The system is built for the emerging IoT world in which real-world devices are not just interconnected, but also offer offer digital representations of themselves, which can be automatically created from, and continually updated by, data from their real-world siblings.
Digital twins are digital representations of a real-world object, entity, or system, and are created either purely in data or as 3D representations of their physical counterparts. The concept is core to platforms such as Microsoft Azure IoT and AWS.
For example, every component of the largest machine in history, the Large Hadron Collider, is stored as a digital twin in CERN’s enterprise asset management (EAM) system. This allows scientists to not only know where everything is and what it looks like, but also how well components are performing and when they need upgrade, repair, or replacement.

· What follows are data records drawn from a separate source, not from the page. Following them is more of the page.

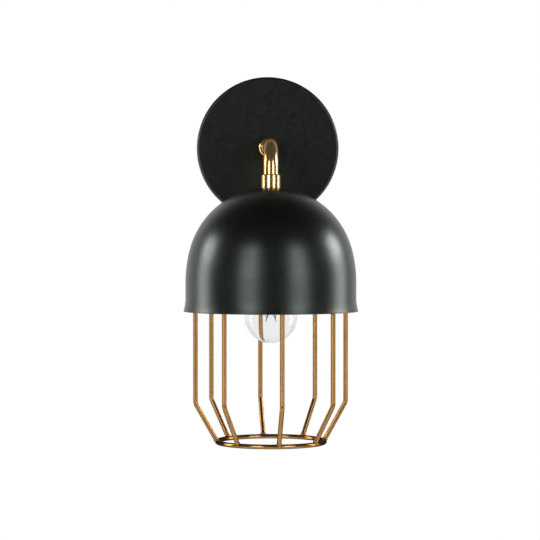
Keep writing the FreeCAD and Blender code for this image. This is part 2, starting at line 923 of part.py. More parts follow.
def lead_in_points():
    lower = globe_z - filament_lower_drop
    step = 180 / filament_loops
    return [(*on_circle((0, 0), filament_upper_radius, 45 + step * (n + shift)),
             lower + filament_rise)
            for n, shift in ((0, -lead_in_shift), (2 * filament_loops - 2, lead_in_shift))]


def bulb_supports():
    _, pinch, button = stem_levels()
    radius = support_diameter / 2
    wires = []
    for n, point in enumerate(filament_points()):
        x, y, z = point
        if n % 2 == 0:
            start = (0, 0, button + 1.2)
            spread = 1 + support_foot_spread / filament_lower_radius
            foot = (x * spread, y * spread, z - support_foot)
            wires.append(joined([rod(radius, start, point), rod(radius, point, foot)]))
        else:
            spread = 1 + support_past_coil / filament_upper_radius
            wires.append(rod(radius, (0, 0, pinch - 3), (x * spread, y * spread, z + support_lift)))
    for x, y, z in lead_in_points():
        wires.append(rod(radius, (x * 0.2, y * 0.2, pinch + 1), (x * 1.03, y * 1.03, z - 0.4)))
    stem = moved(bulb_stem(), y=-axis_y)
    wires = [wire.cut(stem) for wire in wires]
    return under_arm(Part.makeCompound([wire.Solids[0] for wire in wires]))


def bulb_filament():
    ends = lead_in_points()
    points = ends[:1] + filament_points() + ends[1:]
    radius = filament_diameter / 2
    pieces = [rod(radius, a, b) for a, b in zip(points, points[1:])]
    pieces += [Part.makeSphere(radius, Vector(*p)) for p in points[1:-1]]
    coil = under_arm(joined(pieces))
    return coil.cut(bulb_supports())


pieces = {
    "mounting_bracket": mounting_bracket(),
    "canopy_set_screws": canopy_set_screws(),
    "ground_screw": ground_screw(),
    "terminal_block": terminal_block(),
    "terminal_barrels": terminal_barrels(),
    "terminal_screws": terminal_screws(),
    "terminal_block_screw": block_screw(),
    "canopy": canopy(),
    "plate_lock_washer": plate_lock_washer(),
    "plate_nut": plate_nut(),
    "plate_nipple": plate_nipple(),
    "earth_tags": earth_tags(),
    "earth_lead": earth_lead(),
    "plate_collar": plate_collar(),
    "arm_tube": arm_tube(),
    "shade_collar": shade_collar(),
    "shade_nipple": shade_nipple(),
    "shade": shade(),
    "shade_lock_washer": shade_lock_washer(),
    "shade_nut": shade_nut(),
    "cage_spider": cage_spider(),
    "cage_top_ring": under_arm(top_ring()),
    "cage_bottom_ring": under_arm(bottom_ring()),
    "lampholder_cap": lampholder_cap(),
    "lampholder_body": lampholder_body(),
    "lampholder_core": lampholder_core(),
    "lampholder_posts": lampholder_posts(),
    "lampholder_screws": lampholder_screws(),
    "screw_shell": screw_shell(),
    "centre_contact": centre_contact(),
    "live_lead": lead(1),
    "neutral_lead": lead(-1),
    "bulb_glass": bulb_glass(),
    "bulb_base_shell": bulb_base_shell(),
    "bulb_base_insulator": bulb_base_insulator(),
    "bulb_contact_tip": bulb_contact_tip(),
    "bulb_stem": bulb_stem(),
    "bulb_supports": bulb_supports(),
    "bulb_filament": bulb_filament(),
}
for number, wire_angle in enumerate(wire_angles(), start=1):
    pieces[f"cage_wire_{number}"] = cage_wire(wire_angle)

os.makedirs("parts", exist_ok=True)
for name, shape in pieces.items():
    print(f"{name:22} solids {len(shape.Solids)}  valid {shape.isValid()}  {shape.Volume:10.1f} mm3")
    shape.exportStep(f"parts/{name}.step")
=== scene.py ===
import json
import math
import random

import bmesh
import bpy
from mathutils import Matrix, Vector


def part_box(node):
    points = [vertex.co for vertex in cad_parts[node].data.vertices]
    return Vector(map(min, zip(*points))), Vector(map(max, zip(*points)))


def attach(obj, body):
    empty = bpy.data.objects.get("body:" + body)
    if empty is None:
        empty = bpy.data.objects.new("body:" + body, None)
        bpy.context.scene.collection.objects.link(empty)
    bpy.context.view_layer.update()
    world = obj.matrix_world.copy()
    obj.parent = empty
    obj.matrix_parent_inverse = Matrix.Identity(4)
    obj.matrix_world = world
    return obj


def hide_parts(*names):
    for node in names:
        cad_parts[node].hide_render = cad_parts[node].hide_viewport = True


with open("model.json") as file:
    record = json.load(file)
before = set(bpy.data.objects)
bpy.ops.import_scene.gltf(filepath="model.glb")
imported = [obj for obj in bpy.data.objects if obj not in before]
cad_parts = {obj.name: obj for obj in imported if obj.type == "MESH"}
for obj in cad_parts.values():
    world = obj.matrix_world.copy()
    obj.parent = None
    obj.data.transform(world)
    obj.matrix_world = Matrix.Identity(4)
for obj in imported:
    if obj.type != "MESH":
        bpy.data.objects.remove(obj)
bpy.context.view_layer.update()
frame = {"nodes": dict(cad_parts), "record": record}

mm = 0.001


# ---- places read from the frame

def middle(node):
    low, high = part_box(node)
    return (low + high) / 2


axisX = middle("shade_collar").x
axisY = middle("shade_collar").y
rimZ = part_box("shade")[0].z
print("frame loaded, shade axis at y", round(axisY, 4), "rim at z", round(rimZ, 4))


# ---- mesh helpers

def meshPiece(name, verts, faces, smooth=True):
    mesh = bpy.data.meshes.new(name)
    mesh.from_pydata([tuple(v) for v in verts], [], faces)
    bm = bmesh.new()
    bm.from_mesh(mesh)
    bmesh.ops.recalc_face_normals(bm, faces=bm.faces)
    bm.to_mesh(mesh)
    bm.free()
    for poly in mesh.polygons:
        poly.use_smooth = smooth
    piece = bpy.data.objects.new(name, mesh)
    bpy.context.collection.objects.link(piece)
    return piece


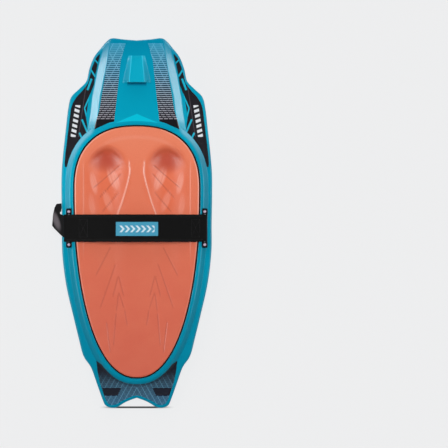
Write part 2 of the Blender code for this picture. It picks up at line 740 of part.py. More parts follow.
def make_decals():
    outlines = {
        "nose_decal_left": nose_decal_outline(-1), "nose_decal_right": nose_decal_outline(1),
        "wing_decal_left": wing_decal_outline(-1), "wing_decal_right": wing_decal_outline(1),
        "tail_decal": tail_decal_outline(),
    }
    for name, outline in outlines.items():
        slab = deck_slab(name, "decal")
        combine(slab, outline_prism(name + "_cut", outline, -20 * MM, 200 * MM), "INTERSECT", "MANIFOLD")


# ---------------------------------------------------------------- strap hardware
def screw_places():
    return [(side * BAR_X, STRAP_Y + end * SCREW_OFFSET) for side in (-1, 1) for end in (-1, 1)]


def make_brackets():
    for side, word in ((-1, "left"), (1, "right")):
        centre = Vector((side * BAR_X, STRAP_Y, SEAT_Z + GAP))
        half_x = BRACKET_WIDTH / 2
        outline = []
        radius = half_x * 0.8
        for corner_x, corner_y, start in ((1, 1, 0), (-1, 1, 90), (-1, -1, 180), (1, -1, 270)):
            for k in range(5):
                angle = math.radians(start + 90 * k / 4)
                outline.append((corner_x * (half_x - radius) + radius * math.cos(angle),
                                corner_y * (BRACKET_HALF_LENGTH - radius) + radius * math.sin(angle)))
        bm = bmesh.new()
        face = bm.faces.new([bm.verts.new((x, y, 0)) for x, y in outline])
        extruded = bmesh.ops.extrude_face_region(bm, geom=[face])
        moved = [v for v in extruded["geom"] if isinstance(v, bmesh.types.BMVert)]
        bmesh.ops.translate(bm, verts=moved, vec=(0, 0, BLOCK_HEIGHT))
        name = f"strap_bracket_{word}"
        bracket = add_object(name, mesh_from_bmesh(name, bm), "plastic", smooth=True)
        bracket.location = centre

        inner = BRACKET_HALF_LENGTH - BLOCK_LENGTH
        well = add_object("bracket_well", box_mesh("bracket_well", (-half_x * 2, -inner, BRACKET_FLOOR),
                                                   (half_x * 2, inner, BLOCK_HEIGHT * 2)))
        well.location = centre
        combine(bracket, well, "DIFFERENCE")
        bore_length = 2 * (inner + BAR_SINK + GAP)
        bore = add_object("bar_bore", rod_mesh("bar_bore", BAR_RADIUS + GAP, bore_length, "Y"))
        bore.location = (centre.x, centre.y, BAR_Z)
        combine(bracket, bore, "DIFFERENCE")
        for end in (-1, 1):
            hole = add_object("screw_hole", rod_mesh("screw_hole", SCREW_RADIUS + GAP, 80 * MM, "Z", 16))
            hole.location = (centre.x, STRAP_Y + end * SCREW_OFFSET, BAR_Z)
            combine(bracket, hole, "DIFFERENCE")

        name = f"bracket_bar_{word}"
        bar = add_object(name, rod_mesh(name, BAR_RADIUS, 2 * (inner + BAR_SINK), "Y", 16), "steel", True)
        bar.location = (centre.x, centre.y, BAR_Z)


def make_screws():
    head = SCREW_HEAD_HEIGHT
    profile = [(0, head), (SCREW_HEAD_RADIUS * 0.55, head * 0.93), (SCREW_HEAD_RADIUS * 0.88, head * 0.6),
               (SCREW_HEAD_RADIUS, 0), (SCREW_RADIUS, 0), (SCREW_RADIUS, 2 * MM - SCREW_LENGTH),
               (SCREW_RADIUS * 0.6, -SCREW_LENGTH), (0, -SCREW_LENGTH)]
    ring = [(SCREW_RADIUS + GAP, 0), (INSERT_RADIUS, 0), (INSERT_RADIUS, -INSERT_LENGTH),
            (SCREW_RADIUS + GAP, -INSERT_LENGTH)]
    words = ("left_rear", "left_front", "right_rear", "right_front")
    for word, (x, y) in zip(words, screw_places()):
        screw = turned(f"screw_{word}", profile, "steel", steps=16)
        screw.location = (x, y, SEAT_Z + BLOCK_HEIGHT + 2 * GAP)
        insert = turned(f"insert_{word}", ring, "brass", closed=True, steps=16)
        insert.location = (x, y, SEAT_Z - GAP)


# ---------------------------------------------------------------- strap
def arch_z(x):
    return ARCH_BASE + ARCH_RISE * (1 - (x / ARCH_HALF_SPAN) ** 2) - ARCH_TILT * x


def arch_points(start, end, offset, count):
    """Points at an offset from the strap's centre line, positive outwards."""
    points = []
    for k in range(count + 1):
        x = start + (end - start) * k / count
        slope = -2 * ARCH_RISE * x / ARCH_HALF_SPAN ** 2 - ARCH_TILT
        length = math.hypot(1, slope)
        points.append(Vector((x - slope / length * offset, arch_z(x) + offset / length)))
    return points


def ribbon(name, path, half_thickness, edges, material_name, origin=(0, 0, 0)):
    """A flat band along an (x, z) path. edges gives the low and high y at each point."""
    bm = bmesh.new()
    rings = []
    for i, point in enumerate(path):
        tangent = (path[min(i + 1, len(path) - 1)] - path[max(i - 1, 0)]).normalized()
        normal = Vector((-tangent.y, tangent.x)) * half_thickness
        low, high = edges(i)
        corners = [(point + normal, low), (point + normal, high), (point - normal, high),
                   (point - normal, low)]
        rings.append([bm.verts.new((p.x - origin[0], y - origin[1], p.y - origin[2])) for p, y in corners])
    for a, b in zip(rings, rings[1:]):
        for j in range(4):
            bm.faces.new((a[j], a[(j + 1) % 4], b[(j + 1) % 4], b[j]))
    bm.faces.new(rings[0])
    bm.faces.new(rings[-1])
    obj = add_object(name, mesh_from_bmesh(name, bm), material_name, smooth=True)
    obj.location = origin
    return obj


def walk_back(path, distance):
    """The point at a distance from the end of a path, and the heading there."""
    for before, after in zip(path[-2::-1], path[:0:-1]):
        length = (after - before).length
        if distance <= length:
            return after.lerp(before, distance / length), (after - before).normalized()
        distance -= length
    return path[0], (path[1] - path[0]).normalized()


def bar_loop(side, arch):
    """Webbing that comes down an arch, turns round a bar and comes back under itself."""
    centre = Vector((side * BAR_X, BAR_Z))
    tip = arch[-1]
    start = math.atan2(tip.y - centre.y, tip.x - centre.x)
    points = []
    for k in range(1, LOOP_STEPS + 1):
        angle = start - side * LOOP_SWEEP * k / LOOP_STEPS
        points.append(centre + Vector((math.cos(angle), math.sin(angle))) * LOOP_RADIUS)
    for distance in LOOP_TAIL:
        spot, heading = walk_back(arch, distance)
        inward = Vector((heading.y, -heading.x)) * side
        points.append(spot + inward * (WEB_THICKNESS + GAP))
    return points


def full_width(half):
    return lambda i: (STRAP_Y - half, STRAP_Y + half)


def make_strap():
    hinge = (BAR_X, STRAP_Y, BAR_Z)
    half_web = WEB_THICKNESS / 2
    arch = arch_points(FOLD_X, ARCH_RIGHT, 0.0, 34)
    ribbon("strap_webbing", arch + bar_loop(1, arch), half_web, full_width(STRAP_HALF_WIDTH), "webbing",
           hinge)

    offset = -(half_web + GAP + PADDING_THICKNESS / 2)
    padding = arch_points(*PADDING_X, offset, 24)
    ribbon("strap_padding", padding, PADDING_THICKNESS / 2, full_width(PADDING_HALF_WIDTH), "neoprene", hinge)

    label = arch_points(*LABEL_X, half_web + GAP + LABEL_THICKNESS / 2, 14)
    ribbon("strap_label", label, LABEL_THICKNESS / 2, lambda i: LABEL_Y, "label", hinge)

    loop_offset = -(half_web + GAP + PATCH_THICKNESS / 2)
    loop_patch = arch_points(*LOOP_PATCH_X, loop_offset, 10)
    ribbon("loop_patch", loop_patch, PATCH_THICKNESS / 2, full_width(PATCH_HALF_WIDTH), "velcro", hinge)


def make_anchor():
    hinge = (-BAR_X, STRAP_Y, BAR_Z)
    half_web = WEB_THICKNESS / 2
    offset = -(2 * half_web + 2 * PATCH_THICKNESS + 3 * GAP)
    arch = arch_points(ANCHOR_END_X, ARCH_LEFT, offset, 12)
    ribbon("anchor_strap", arch + bar_loop(-1, arch), half_web, full_width(ANCHOR_HALF_WIDTH), "webbing",
           hinge)
    patch_offset = -(half_web + PATCH_THICKNESS * 1.5 + 2 * GAP)
    patch = arch_points(*HOOK_PATCH_X, patch_offset, 8)
    ribbon("hook_patch", patch, PATCH_THICKNESS / 2, full_width(HOOK_PATCH_HALF_WIDTH), "velcro", hinge)


def make_tab():
    hinge = (TAB_HINGE_MM[0] * MM, STRAP_Y, TAB_HINGE_MM[1] * MM)
    path = [Vector((x * MM, z * MM)) for x, z in TAB_PATH_MM]
    ribbon("pull_tab", path, TAB_THICKNESS / 2, lambda i: [v * MM for v in TAB_EDGES_MM[i]], "webbing", hinge)
    lining = [p - Vector((0, TAB_THICKNESS + 2 * GAP)) for p in path[1:5]]
    edges = [(low * MM + LINING_INSET[0], high * MM - LINING_INSET[1]) for low, high in TAB_EDGES_MM[1:5]]
    ribbon("tab_lining", lining, LINING_THICKNESS / 2, lambda i: edges[i], "velcro", hinge)


clear_scene()
PARTS = new_collection("kneeboard")
CUTTERS = new_collection("cutters")
make_shell()
make_core()
make_pad()
make_decals()
make_brackets()
make_screws()
make_strap()
make_anchor()
make_tab()
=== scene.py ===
"""Looks of the kneeboard: moulded shell, foam pad, printed decals and the woven thigh strap."""

import math

import bmesh
import bpy
import numpy as np
from mathutils import Matrix, Vector


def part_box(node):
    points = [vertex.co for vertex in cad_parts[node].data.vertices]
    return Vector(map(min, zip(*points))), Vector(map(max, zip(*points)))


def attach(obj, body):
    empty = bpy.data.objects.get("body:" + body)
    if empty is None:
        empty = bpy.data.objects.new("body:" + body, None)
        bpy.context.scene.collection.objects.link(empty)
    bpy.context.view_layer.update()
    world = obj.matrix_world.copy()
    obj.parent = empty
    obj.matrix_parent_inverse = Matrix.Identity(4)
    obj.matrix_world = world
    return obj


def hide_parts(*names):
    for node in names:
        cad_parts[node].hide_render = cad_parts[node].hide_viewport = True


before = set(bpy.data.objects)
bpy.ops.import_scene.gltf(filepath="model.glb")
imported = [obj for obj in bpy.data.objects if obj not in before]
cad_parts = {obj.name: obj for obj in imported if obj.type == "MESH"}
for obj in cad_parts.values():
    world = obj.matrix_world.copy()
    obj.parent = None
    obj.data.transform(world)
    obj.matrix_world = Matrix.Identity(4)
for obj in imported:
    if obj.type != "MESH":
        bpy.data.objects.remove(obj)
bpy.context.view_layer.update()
MM = 0.001

# ---------------------------------------------------------------- dimensions
SHELL_LOW, SHELL_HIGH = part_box("shell")
PAD_LOW, PAD_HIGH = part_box("knee_pad")
WEB_LOW, WEB_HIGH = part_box("strap_webbing")
LABEL_LOW, LABEL_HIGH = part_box("strap_label")
BAR_LEFT, BAR_RIGHT = (sum(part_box(f"bracket_bar_{word}"), Vector()) / 2 for word in ("left", "right"))
HALF_LENGTH = SHELL_HIGH.y

# Half outline of the board in millimetres, from the nose round the right side to the tail notch.
OUTLINE_MM = [
    (0, 618), (45, 621.5), (84, 625), (104, 612), (122.5, 591), (145, 562), (160.5, 523), (170.5, 483),
    (196, 456), (222.5, 429), (233, 388), (241, 321), (250, 240), (255.5, 170), (256, 100), (254.5, 0),
    (253.5, -98), (240.5, -206), (216, -314), (196, -396), (186, -436), (176, -459), (155, -490),
    (135.5, -544), (116, -598), (106, -617), (86, -625), (66, -622.5), (45, -610), (27, -601), (0, -591.5),
]
NOSE_FAN_KEYS = 5
TAIL_FAN_KEYS = 7
RAIL_RADIUS = 7 * MM
RAIL_FULLNESS = 0.8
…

But for most organisations, that kind of massive, bespoke programme isn’t an option, and they need something simpler, easier to deploy, and cheaper.
Predictive twins
SWIM’s EDX system enables digital twins to analyse, learn, and predict their future states from their own real-world data, according to the company. In this way, systems can use their own behaviour to train accurate behavioural models via deep neural networks.
The important difference to other AI solutions is that this ability is offered as a service in real time, without centralised, batch-oriented big-data analysis.
“Our digital twins encapsulate what you really need to know about current and predicted performance of instrumented assets, and the insights can be easily integrated into your ERP logic, ops processes, or workflows to help inform decision- makers, in real-time,” said SWIM in an announcement.
SWIM EDX applications include smart cities, industrial automation, utilities, and IT infrastructure optimisation. “We’ve even used SWIM EDX to power an autonomous swarm of drones, flying a complex mission”, claimed the company.
Read more: Research: NASA to explore Mars with swarm of robot bees
Twin management
Gartner views digital twins as one of the top strategic enterprise trends in 2018. However, a key challenge is how easily enterprises can implement the technology, given their investments in legacy assets.
Read more: Gartner: Four best practices for managing digital twins
SWIM believes that limited skill sets in streaming analytics, coupled with an often poor understanding of the assets that generate data within complex IoT systems, make deploying digital twins too complex for some. Meanwhile, the prohibitive cost of some digital twin infrastructures puts other organisations off.
“Digital twins need to be created based on detailed understanding of how the assets they represent perform, and they need to be paired with their real-world siblings to be useful to stakeholders on the front line,” said SWIM.
“Who will operate and manage digital twins? Where will the supporting infrastructure run? How can digital twins be married with ERP and other applications, and how can the technology be made useful for agile business decisions?”
The company claims that SWIM EDX addresses these challenges by enabling any organisation with lots of data to create digital twins that learn from the real world continuously, and to do so easily, affordably, and automatically.
Importantly, the service can be delivered without new infrastructure, skill sets or expert management, said the company.
Internet of Business says
The edge environment is critical to the success of IoT programmes, but the challenge has long been that systems generally need to be fast, simple, and low cost, which means that processing power isn’t always available locally. And when it comes to AI, IoT systems need to maintain that speed, simplicity and low cost without the need for periodical retraining.
Put simply, edge systems are optimised for proximity, so latency isn’t an option – in other words, real time needs to be real time, and not an approximation of it.
In this sense, SWIM seems to have hit upon an ideal solution with EDX. But unlike the edge systems offered by AWS (DeepLens), Microsoft, Dell, and Google (Android Things), EDX isn’t part of a vendor ecosystem that locks clients into a platform or way of working. That may be an advantage to some organisations, but not to the others that can simply extend their platform to the edge environment.